After 11 days, the judge released Ricardo on a signature bond. He spent the next seven months at home, making every arrangement possible to provide for his family during the time he would be apart. At the sentencing hearing, Ricardo tried to express his remorse for having disappointed his family. Tears welled up in his eyes and he couldn’t bring the words out of his throat. The ordeal felt as if it were paralyzing him. He had tried to wrap his mind around the worst-case scenario of 18 months, but he held onto hope for something better.

The judge seemed sympathetic, Ricardo said. After listening to Ricardo’s plea for leniency, the judge made some favorable comments on the defendant’s long work history, stable family, and community support. “You did break the law, however,” the judge said sternly, “and for that I must send you away.”

When Ricardo heard the judge say those words, he lost all ability to comprehend further. A haze came over his mind, making everything a blur. The judge kept talking from the bench, but Ricardo could not register anything other than thoughts about being separated from Wendy and from their children.

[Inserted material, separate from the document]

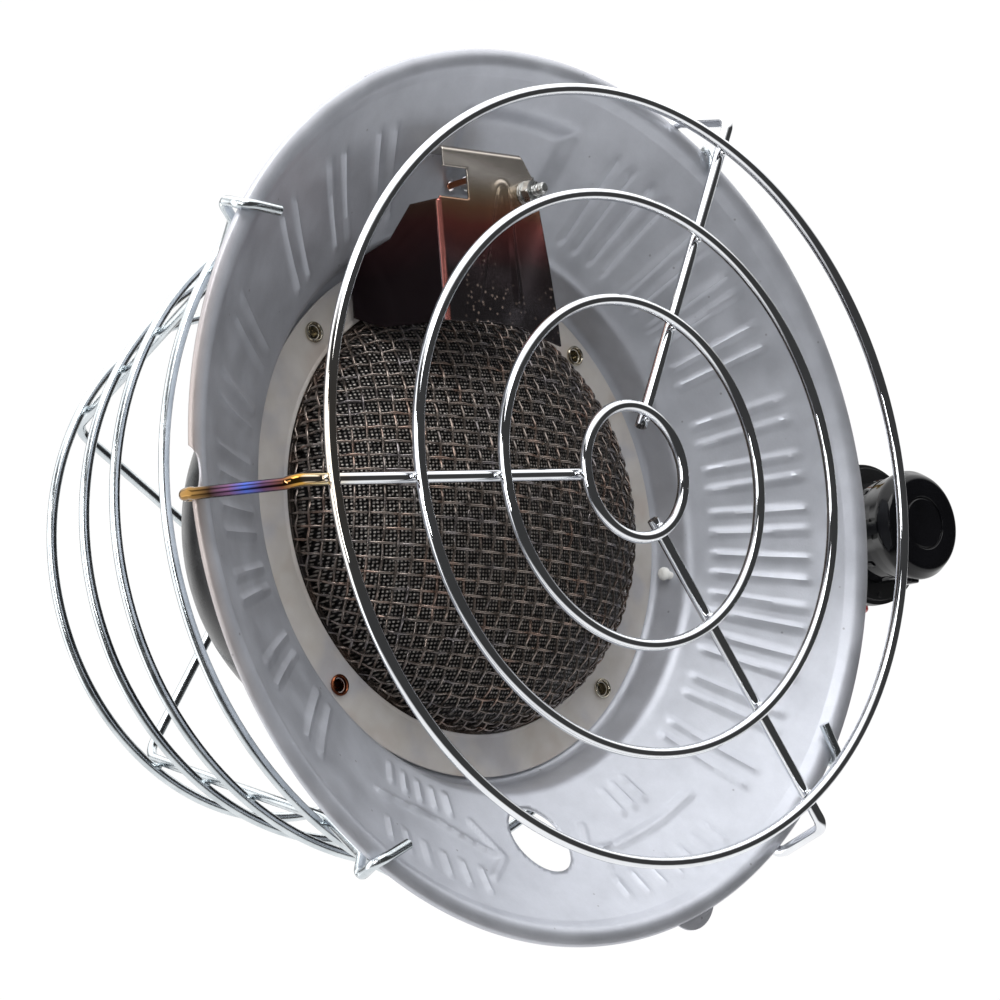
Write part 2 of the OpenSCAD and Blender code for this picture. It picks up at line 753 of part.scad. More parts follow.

His lawyer eventually led him out of the courtroom. Ricardo said he still didn’t know what had happened, but when he saw his family members gathering around him in tears, he expected that the sentence must have been severe. His lawyer finally explained. The judge had sentenced Ricardo to serve four months in prison, and a four-month term of home confinement would follow immediately.

A few weeks later, Wendy drove Ricardo to the prison in Taft. Since he would only be away for four months, Ricardo said that he would prefer not to visit. He didn’t want to traumatize his family by allowing them to see him in prison clothes.

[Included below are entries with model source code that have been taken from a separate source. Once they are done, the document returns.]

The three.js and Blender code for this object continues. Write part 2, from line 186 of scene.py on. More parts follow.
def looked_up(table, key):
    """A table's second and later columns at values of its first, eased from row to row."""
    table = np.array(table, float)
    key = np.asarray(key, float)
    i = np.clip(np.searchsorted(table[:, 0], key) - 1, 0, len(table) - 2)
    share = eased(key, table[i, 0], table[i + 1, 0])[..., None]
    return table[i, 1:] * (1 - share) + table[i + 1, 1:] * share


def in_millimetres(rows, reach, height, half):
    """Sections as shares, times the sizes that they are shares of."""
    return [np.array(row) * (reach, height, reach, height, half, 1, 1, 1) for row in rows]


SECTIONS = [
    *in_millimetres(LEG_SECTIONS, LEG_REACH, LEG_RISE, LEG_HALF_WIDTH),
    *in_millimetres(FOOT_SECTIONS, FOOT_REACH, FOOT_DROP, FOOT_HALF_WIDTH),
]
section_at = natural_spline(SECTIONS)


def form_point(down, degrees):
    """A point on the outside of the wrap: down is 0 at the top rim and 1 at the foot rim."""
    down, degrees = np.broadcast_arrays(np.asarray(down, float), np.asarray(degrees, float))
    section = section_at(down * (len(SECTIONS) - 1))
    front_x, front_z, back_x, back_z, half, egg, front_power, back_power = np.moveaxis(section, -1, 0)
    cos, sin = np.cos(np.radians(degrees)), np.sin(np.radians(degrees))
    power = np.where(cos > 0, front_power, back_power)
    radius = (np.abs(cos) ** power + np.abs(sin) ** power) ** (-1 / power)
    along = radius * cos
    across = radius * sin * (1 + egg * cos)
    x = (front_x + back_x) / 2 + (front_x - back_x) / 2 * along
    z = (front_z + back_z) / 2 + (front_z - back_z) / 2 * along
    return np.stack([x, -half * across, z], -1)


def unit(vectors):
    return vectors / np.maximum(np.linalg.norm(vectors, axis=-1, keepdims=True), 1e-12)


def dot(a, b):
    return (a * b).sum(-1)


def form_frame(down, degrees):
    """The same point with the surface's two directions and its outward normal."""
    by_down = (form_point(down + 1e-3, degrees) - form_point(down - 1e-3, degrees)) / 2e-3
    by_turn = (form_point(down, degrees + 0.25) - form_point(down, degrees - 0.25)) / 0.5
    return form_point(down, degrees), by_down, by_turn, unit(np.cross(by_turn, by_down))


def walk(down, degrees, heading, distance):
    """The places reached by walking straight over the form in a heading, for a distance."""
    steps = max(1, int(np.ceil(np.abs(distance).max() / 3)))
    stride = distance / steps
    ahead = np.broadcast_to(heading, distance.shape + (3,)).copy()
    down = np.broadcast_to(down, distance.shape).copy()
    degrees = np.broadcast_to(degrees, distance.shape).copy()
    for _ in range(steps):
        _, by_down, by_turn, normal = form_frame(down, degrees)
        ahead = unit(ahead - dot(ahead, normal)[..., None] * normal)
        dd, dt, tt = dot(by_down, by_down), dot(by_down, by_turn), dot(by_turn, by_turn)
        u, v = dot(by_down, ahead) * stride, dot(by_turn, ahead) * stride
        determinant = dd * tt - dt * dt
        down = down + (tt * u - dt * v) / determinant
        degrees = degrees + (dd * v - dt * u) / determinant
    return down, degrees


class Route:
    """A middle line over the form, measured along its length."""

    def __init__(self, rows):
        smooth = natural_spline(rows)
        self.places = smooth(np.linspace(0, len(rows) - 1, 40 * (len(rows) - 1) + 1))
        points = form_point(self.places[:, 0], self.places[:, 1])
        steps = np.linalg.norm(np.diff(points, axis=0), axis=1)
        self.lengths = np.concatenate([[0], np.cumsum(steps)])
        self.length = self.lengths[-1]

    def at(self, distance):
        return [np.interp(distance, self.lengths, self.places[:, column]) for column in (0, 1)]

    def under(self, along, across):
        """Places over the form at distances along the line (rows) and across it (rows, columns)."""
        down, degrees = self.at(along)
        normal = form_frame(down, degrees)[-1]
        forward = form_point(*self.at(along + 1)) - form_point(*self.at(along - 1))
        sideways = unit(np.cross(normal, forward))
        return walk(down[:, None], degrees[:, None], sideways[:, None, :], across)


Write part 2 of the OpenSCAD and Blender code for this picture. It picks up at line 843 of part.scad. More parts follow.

When I spoke with Ricardo, he had just completed his first month as a prisoner in Taft Camp. A counselor had assigned him a janitorial job that kept his days busy with a rag and a mop, but he felt bored, lonely, and disappointed in himself for having made a decision that had resulted in the separation from his family. During that first month of imprisonment, Ricardo dropped 20 pounds and he intended to lose more. The time alone brought reflections on how he had been living his life and changes he wanted to make when he returned home.

One month of imprisonment has been difficult on Ricardo. He sympathized with prisoners who were serving more severe sentences, or prisoners who already had served several years, though such thoughts did not diminsh the pain he felt at being apart from his wife and children. Not knowing that he could wear his wedding band in prison, he had left it home. Ricardo said he was constantly pressing his ring finger, and with the ring missing, he longed for his wife all the more.

The nights spent on his rack convinced Ricardo that he wanted to live his life differently upon release. He would work harder to show Wendy how much he cherished their marriage; he would carve time from his schedule to attend field trips and other events with his children. He wrote six letters home each week, and he cried when he read the letters he received in the mail.

The time Ricardo would serve in prison, I assured him, would pass much more quickly than he realized. The first portion hurt the most. As he developed goals and a routine, the weeks would pass much faster. He said he would use his remaining time to read books that would introduce him to parenting and family leadership. Ricardo wants nothing more than to return home as a better husband and father.